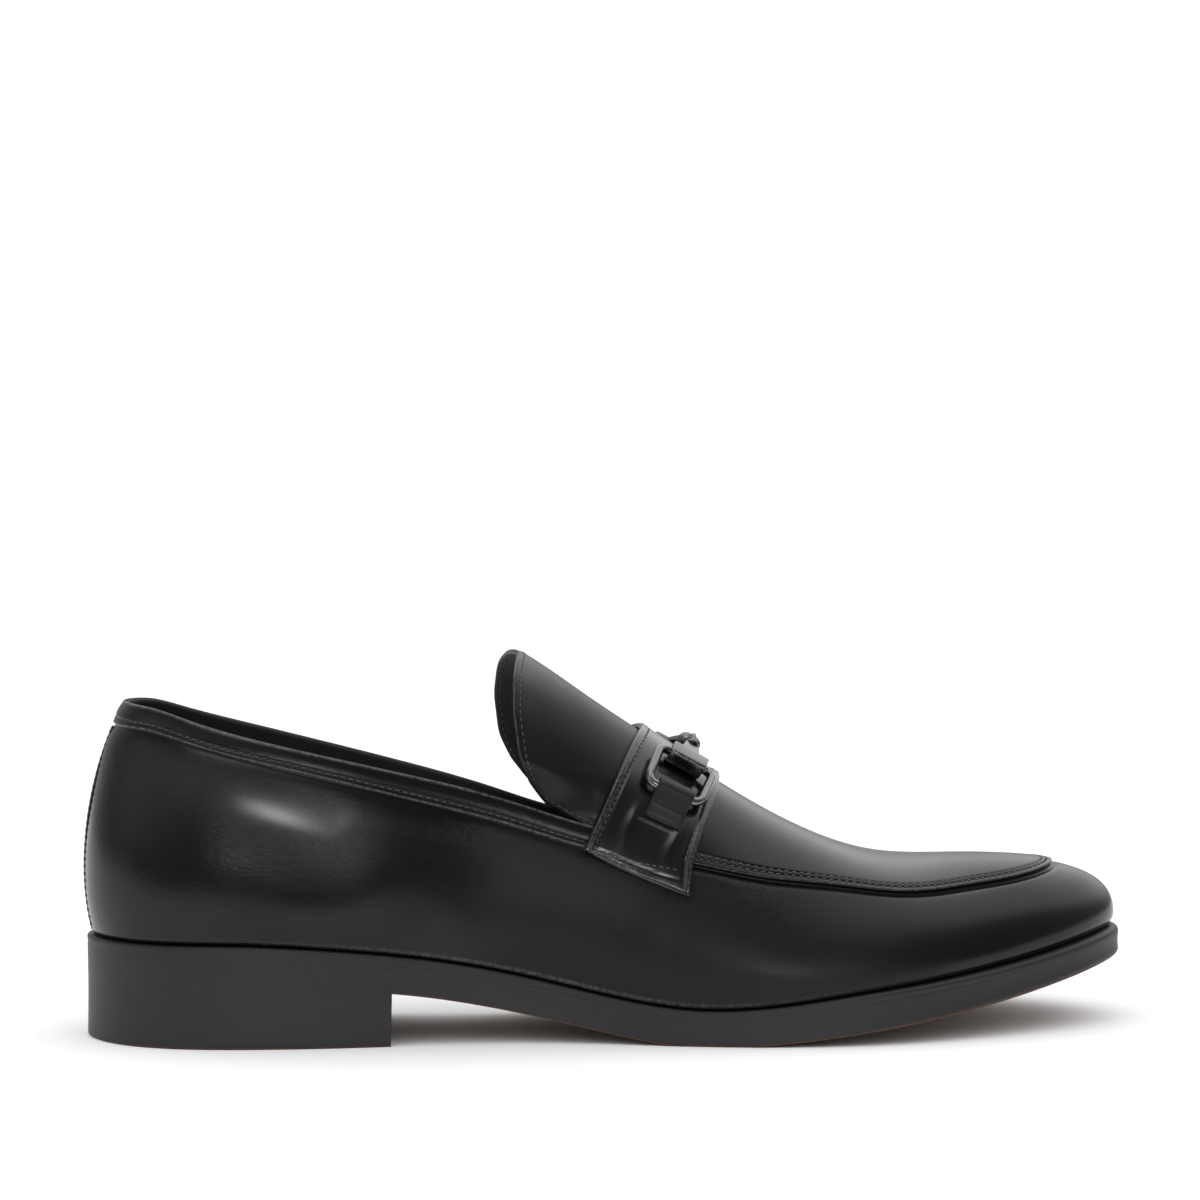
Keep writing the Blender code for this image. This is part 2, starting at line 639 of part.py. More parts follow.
def tab(name, side):
    """A leather loop round the ring's outer bar, with its long end down to the strap."""
    bar = bar_height()
    bend = RING_BAR / 2 + CLEARANCE + TAB_THICKNESS / 2
    low = CLEARANCE + TAB_THICKNESS / 2
    path = [(-TAB_TAIL, low), (-TAB_TAIL / 2, low)]
    for step in range(8):
        angle = math.radians(-90 + 30 * step)
        path.append((bend * math.cos(angle), bar + bend * math.sin(angle)))
    path.append((-TAB_TAIL, low + TAB_THICKNESS + CLEARANCE))
    path += [(-TAB_TAIL - 2 * TAB_THICKNESS, low), (-TAB_LENGTH, low)]
    path = np.array(path)
    run = np.gradient(path, axis=0)
    out = np.stack([run[:, 1], -run[:, 0]], axis=1)
    out /= np.linalg.norm(out, axis=1, keepdims=True)
    outline = np.concatenate([path + out * TAB_THICKNESS / 2, (path - out * TAB_THICKNESS / 2)[::-1]])
    edge = RING_FROM_CROWN + (RING_WIDTH - RING_BAR) / 2
    levels = np.linspace(-0.5, 0.5, 4) * TAB_WIDTH + BIT_FORWARD + TAB_ASIDE
    points = [(u, edge - v, h) for u in levels for v, h in outline]
    size = len(outline)
    faces = grid_faces(0, len(levels), size, True)
    for start in (0, (len(levels) - 1) * size):
        for i in range(len(path) - 1):
            faces.append((start + i, start + i + 1, start + size - 2 - i, start + size - 1 - i))
    return make_object(name, over_strap(points, side), faces, "tab_leather")


def fused(solids, cuts):
    """The points and faces of solids joined into one, less what is cut out of them."""
    items = []
    for points, faces in solids + cuts:
        mesh = bpy.data.meshes.new("blank")
        mesh.from_pydata([tuple(p) for p in points], [], faces)
        body = bmesh.new()
        body.from_mesh(mesh)
        bmesh.ops.recalc_face_normals(body, faces=body.faces)
        body.to_mesh(mesh)
        body.free()
        item = bpy.data.objects.new("blank", mesh)
        bpy.context.scene.collection.objects.link(item)
        items.append(item)
    for index, item in enumerate(items[1:], start=1):
        step = items[0].modifiers.new("step", "BOOLEAN")
        step.operation = "UNION" if index < len(solids) else "DIFFERENCE"
        step.object = item
    bpy.context.view_layer.update()
    made = items[0].evaluated_get(bpy.context.evaluated_depsgraph_get()).to_mesh()
    points = np.array([vertex.co[:] for vertex in made.vertices])
    faces = [tuple(face.vertices) for face in made.polygons]
    for item in items:
        bpy.data.objects.remove(item, do_unlink=True)
    return points, faces


def loft(sections):
    """A closed solid through sections that have as many points each, capped at both ends."""
    size = len(sections[0])
    faces = grid_faces(0, len(sections), size, True)
    faces.append(tuple(range(size)))
    faces.append(tuple((len(sections) - 1) * size + i for i in range(size)))
    return np.concatenate(sections), faces


def tube(path, outs, radius, sides):
    """A closed ring of round bar: points of its middle line, and two directions across each."""
    points = []
    for middle, (first, second) in zip(path, outs):
        for step in range(sides):
            angle = 2 * math.pi * (step + 0.5) / sides
            points.append(middle + radius * (math.cos(angle) * first + math.sin(angle) * second))
    faces = grid_faces(0, len(path), sides, True)
    start = (len(path) - 1) * sides
    for step in range(sides):
        after = (step + 1) % sides
        faces.append((start + step, start + after, after, step))
    return np.array(points), faces


def bevelled(half_across, half_height):
    """Eight points round a rectangle with its corners cut off."""
    cut = BEVEL * min(half_across, half_height)
    corners = []
    for sx, sz in ((1, 1), (-1, 1), (-1, -1), (1, -1)):
        near = (sx * (half_across - cut), sz * half_height)
        far = (sx * half_across, sz * (half_height - cut))
        corners += [far, near] if sx * sz > 0 else [near, far]
    return np.array(corners)


def circle(radius, sides):
    """Points round a circle, none of them straight above its middle."""
    angles = 2 * math.pi * (np.arange(sides) + 0.5) / sides
    return radius * np.column_stack([np.cos(angles), np.sin(angles)])


def bit_bar(name, side):
    """Half of the bit's bar: a barrel on the ring, a flat neck, a knot and an eye.

    The lateral eye lies flat and the medial one stands, so that each passes through the other.
    """
    bar = bar_height()
    inner_bar = RING_FROM_CROWN - (RING_WIDTH - RING_BAR) / 2
    hole = RING_BAR / 2 + CLEARANCE
    half = hole + BARREL_WALL
    eye_radius = (EYE_DIAMETER - EYE_WIRE) / 2
    eye_place = eye_radius / 2
    eye_height = EYE_DIAMETER / 2 + EYE_LIFT
    knot_place = eye_place + eye_radius + KNOT_DIAMETER / 2

    def along_ring(outline, length):
        """A straight prism of an outline along the ring's inner bar."""
        return loft([np.column_stack([np.full(len(outline), BIT_FORWARD + length * end),
                                      inner_bar + outline[:, 0], bar + outline[:, 1]])
                     for end in (-0.5, 0.0, 0.5)])

    neck = []
    for part in np.linspace(0.0, 1.0, 5):
        width = NECK_WIDTH + (NECK_END_WIDTH - NECK_WIDTH) * math.sqrt(part)
        outline = bevelled(width / 2, NECK_THICKNESS / 2)
        place = inner_bar - hole + (knot_place - inner_bar + hole) * part
        middle = bar + (eye_height - bar) * part
        neck.append(np.column_stack([BIT_FORWARD + outline[:, 0], np.full(len(outline), place),
                                     middle + outline[:, 1]]))
    knot = []
    for part in np.linspace(-KNOT_SHARE, KNOT_SHARE, 7):
        outline = circle(KNOT_DIAMETER / 2 * math.sqrt(1.0 - part * part), 10)
        knot.append(np.column_stack([BIT_FORWARD + outline[:, 0],
                                     np.full(len(outline), knot_place + part * KNOT_DIAMETER / 2),
                                     eye_height + outline[:, 1]]))
    turn = 2 * math.pi * np.arange(16) / 16
    flat = np.array([0.0, 0.0, 1.0]) if side > 0 else np.array([1.0, 0.0, 0.0])
    through = np.array([1.0, 0.0, 0.0]) if side > 0 else np.array([0.0, 0.0, 1.0])
    radial = np.cos(turn)[:, None] * np.array([0.0, 1.0, 0.0]) + np.sin(turn)[:, None] * flat
    middle = np.array([BIT_FORWARD, eye_place, eye_height])
    eye = tube(middle + eye_radius * radial, [(out, through) for out in radial], EYE_WIRE / 2, 8)
    barrel = along_ring(bevelled(half, half), BARREL_LENGTH)
    channel = along_ring(circle(hole, 10), BARREL_LENGTH + 2 * CLEARANCE)
    points, faces = fused([barrel, loft(neck), loft(knot), eye], [channel])
    return make_object(name, over_strap(points, side), faces, "gunmetal")


def build():
    """The whole shoe, in an emptied scene."""
    for item in list(bpy.data.objects):
        bpy.data.objects.remove(item, do_unlink=True)
    sole_unit()
    insole()
    upper()
    tongue()
    strap()
    for side, word in ((-1, "lateral"), (1, "medial")):
        ring("ring_" + word, side)
        tab("tab_" + word, side)
        bit_bar("bit_bar_" + word, side)


build()
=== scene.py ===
"""The finished look of the bit loafer: a man's slip-on for the right foot in polished black calf.

Every surface is worked out on the form of the last that the solids are cut from, at a finer
step, so each piece lies where its solid lies. Lengths are in metres. +X points to the toe, +Y
to the inner side of the foot and +Z up, with the origin under the middle of the heel.
"""

import math

import bmesh
import bpy
import numpy as np
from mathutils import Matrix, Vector


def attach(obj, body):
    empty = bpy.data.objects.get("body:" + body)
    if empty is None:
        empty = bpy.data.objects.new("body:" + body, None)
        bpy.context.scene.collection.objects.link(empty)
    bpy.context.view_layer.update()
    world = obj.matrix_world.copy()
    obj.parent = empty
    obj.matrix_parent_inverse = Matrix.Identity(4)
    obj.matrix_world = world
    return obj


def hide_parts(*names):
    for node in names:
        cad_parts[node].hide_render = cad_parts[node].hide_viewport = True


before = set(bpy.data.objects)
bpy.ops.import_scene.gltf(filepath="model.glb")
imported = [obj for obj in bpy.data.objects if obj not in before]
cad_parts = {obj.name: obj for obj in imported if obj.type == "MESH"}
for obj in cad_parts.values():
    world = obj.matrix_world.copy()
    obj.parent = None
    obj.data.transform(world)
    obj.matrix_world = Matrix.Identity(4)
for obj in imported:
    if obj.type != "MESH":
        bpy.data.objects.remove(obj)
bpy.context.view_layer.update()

# Sizes of the shoe, as in its source
SHOE_LENGTH = 0.305
BALL_WIDTH = 0.1015
HEEL_WIDTH = 0.067
HEEL_LENGTH = 0.0855
HEEL_HEIGHT = 0.0295
SOLE_THICKNESS = 0.0105
TOE_SPRING = 0.019
ARCH_RISE = 0.003
BACK_HEIGHT = 0.0975
INSTEP_HEIGHT = 0.0803
TOE_HEIGHT = 0.0478

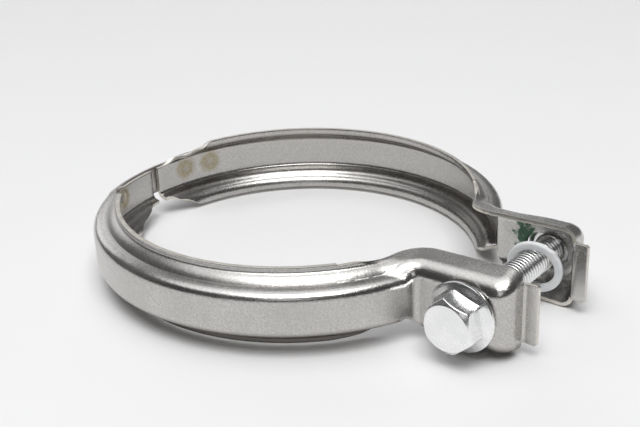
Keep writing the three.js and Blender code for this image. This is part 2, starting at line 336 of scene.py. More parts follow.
def rim_directions(rim):
    """For each vertex of the skin's open edges, the direction out of the sheet in its own plane."""
    away = {v: Vector() for e in rim for v in e.verts}
    for e in rim:
        loop = e.link_loops[0]
        a, b = loop.vert, loop.link_loop_next.vert
        out = (b.co - a.co).normalized().cross(loop.face.normal).normalized()
        away[a] += out
        away[b] += out
    return {v: out.normalized() for v, out in away.items()}


def inner_points(outer, normals, on_rim, thick):
    """Where the inner face's vertices go, evened out so that the tight bends don't fold over."""
    inner_at = {v: v.co - normals[v] * thick for v in outer}
    for _ in range(4):
        moved = {}
        for v in outer:
            if v in on_rim:
                continue
            around = [inner_at[e.other_vert(v)] for e in v.link_edges]
            moved[v] = inner_at[v] * 0.5 + sum(around, Vector()) / len(around) * 0.5
        inner_at.update(moved)
    return inner_at


def copied_vertex(bm, source, place, wear_and_shade=None):
    """A new vertex with the grain of another, and its wear unless one is given."""
    grain_layer = bm.verts.layers.float_vector["grain"]
    wear_layer = bm.verts.layers.float["wear_and_shade"]
    made = bm.verts.new(place)
    made[grain_layer] = source[grain_layer]
    made[wear_layer] = source[wear_layer] if wear_and_shade is None else wear_and_shade
    return made


def rounded_edge(start, out, down):
    """Two points of the quarter round that leaves a face at start towards out and turns down."""
    points = []
    for angle in (45, 90):
        sunk, over = 1 - math.cos(math.radians(angle)), math.sin(math.radians(angle))
        points.append(start + out * EDGE_ROUND * over + down * EDGE_ROUND * sunk)
    return points


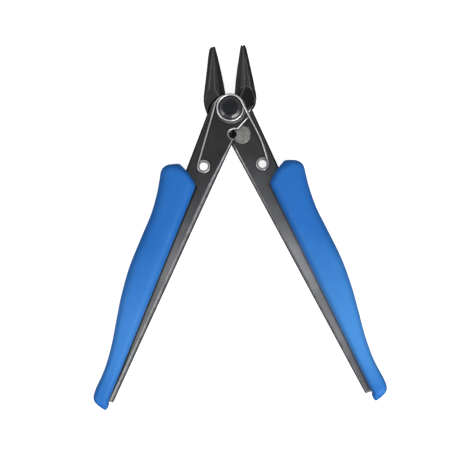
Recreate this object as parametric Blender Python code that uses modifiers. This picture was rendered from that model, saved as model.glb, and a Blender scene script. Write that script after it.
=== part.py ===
"""Sprue nippers: two lap-jointed steel halves on a rivet, a wire return spring and moulded grips.

The tool lies flat, opened to its stop. +X is right, +Y runs from the pivot to the jaw tips and +Z
points away from the surface it lies on. The origin is on the pivot axis, at the flat rear face of
the rivet. The front half is the left arm with the right jaw. The rear half is its mirror image, apart
from the notch beside the pivot and the trim of its jaw and arm.
"""

from math import cos, pi, radians, sin, sqrt

import bmesh
import bpy
from mathutils import Matrix, Vector

MM = 0.001
CONTACT_GAP = 0.2 * MM
RUNNING_GAP = 0.1 * MM
ROUND_STEPS = 40
SMOOTH_ANGLE = radians(30)

# Layers along Z, from the rivet's rear face forwards.
REAR_HEAD_HEIGHT = 1.0 * MM
PLATE = 2.6 * MM
REAR_LAYER = (REAR_HEAD_HEIGHT + CONTACT_GAP, REAR_HEAD_HEIGHT + CONTACT_GAP + PLATE)
FRONT_LAYER = (REAR_LAYER[1] + CONTACT_GAP, REAR_LAYER[1] + CONTACT_GAP + PLATE)
JAW_BACK = REAR_LAYER[0]
JAW_FRONT = FRONT_LAYER[1]
MATING_PLANE = (REAR_LAYER[1] + FRONT_LAYER[0]) / 2

# Steel halves, drawn for the front half: its arm runs to -X and its jaw to +X.
HEAD_CENTRE = Vector((-0.3, -2.5)) * MM
HEAD_RADIUS = 7.18 * MM
HEAD_ARC = (157.3, 84.0)
ARM_SHOULDER = Vector((-15.4, -20.0)) * MM
ARM_END_OUTER = Vector((-46.2, -96.2)) * MM
NOTCH_CENTRE = Vector((0.58, -8.8)) * MM
NOTCH_RADIUS = 1.3 * MM
RECESS_RADIUS = 1.25 * MM
RECESS_DEPTH = 1.0 * MM
NOTCH_ARC = (80.0, 275.0)
HEAD_LIP = Vector((2.47, -7.5)) * MM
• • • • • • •
Written task
Both the line with "eye = tube(middle" and the line with "cad_parts[node].hide_render = cad_parts[node].hide_viewport" belong in the extract, along with every line between them; set down those lines exactly and only.

Expected answer
    eye = tube(middle + eye_radius * radial, [(out, through) for out in radial], EYE_WIRE / 2, 8)
    barrel = along_ring(bevelled(half, half), BARREL_LENGTH)
    channel = along_ring(circle(hole, 10), BARREL_LENGTH + 2 * CLEARANCE)
    points, faces = fused([barrel, loft(neck), loft(knot), eye], [channel])
    return make_object(name, over_strap(points, side), faces, "gunmetal")


def build():
    """The whole shoe, in an emptied scene."""
    for item in list(bpy.data.objects):
        bpy.data.objects.remove(item, do_unlink=True)
    sole_unit()
    insole()
    upper()
    tongue()
    strap()
    for side, word in ((-1, "lateral"), (1, "medial")):
        ring("ring_" + word, side)
        tab("tab_" + word, side)
        bit_bar("bit_bar_" + word, side)


build()
=== scene.py ===
"""The finished look of the bit loafer: a man's slip-on for the right foot in polished black calf.

Every surface is worked out on the form of the last that the solids are cut from, at a finer
step, so each piece lies where its solid lies. Lengths are in metres. +X points to the toe, +Y
to the inner side of the foot and +Z up, with the origin under the middle of the heel.
"""

import math

import bmesh
import bpy
import numpy as np
from mathutils import Matrix, Vector


def attach(obj, body):
    empty = bpy.data.objects.get("body:" + body)
    if empty is None:
        empty = bpy.data.objects.new("body:" + body, None)
        bpy.context.scene.collection.objects.link(empty)
    bpy.context.view_layer.update()
    world = obj.matrix_world.copy()
    obj.parent = empty
    obj.matrix_parent_inverse = Matrix.Identity(4)
    obj.matrix_world = world
    return obj


def hide_parts(*names):
    for node in names:
        cad_parts[node].hide_render = cad_parts[node].hide_viewport = True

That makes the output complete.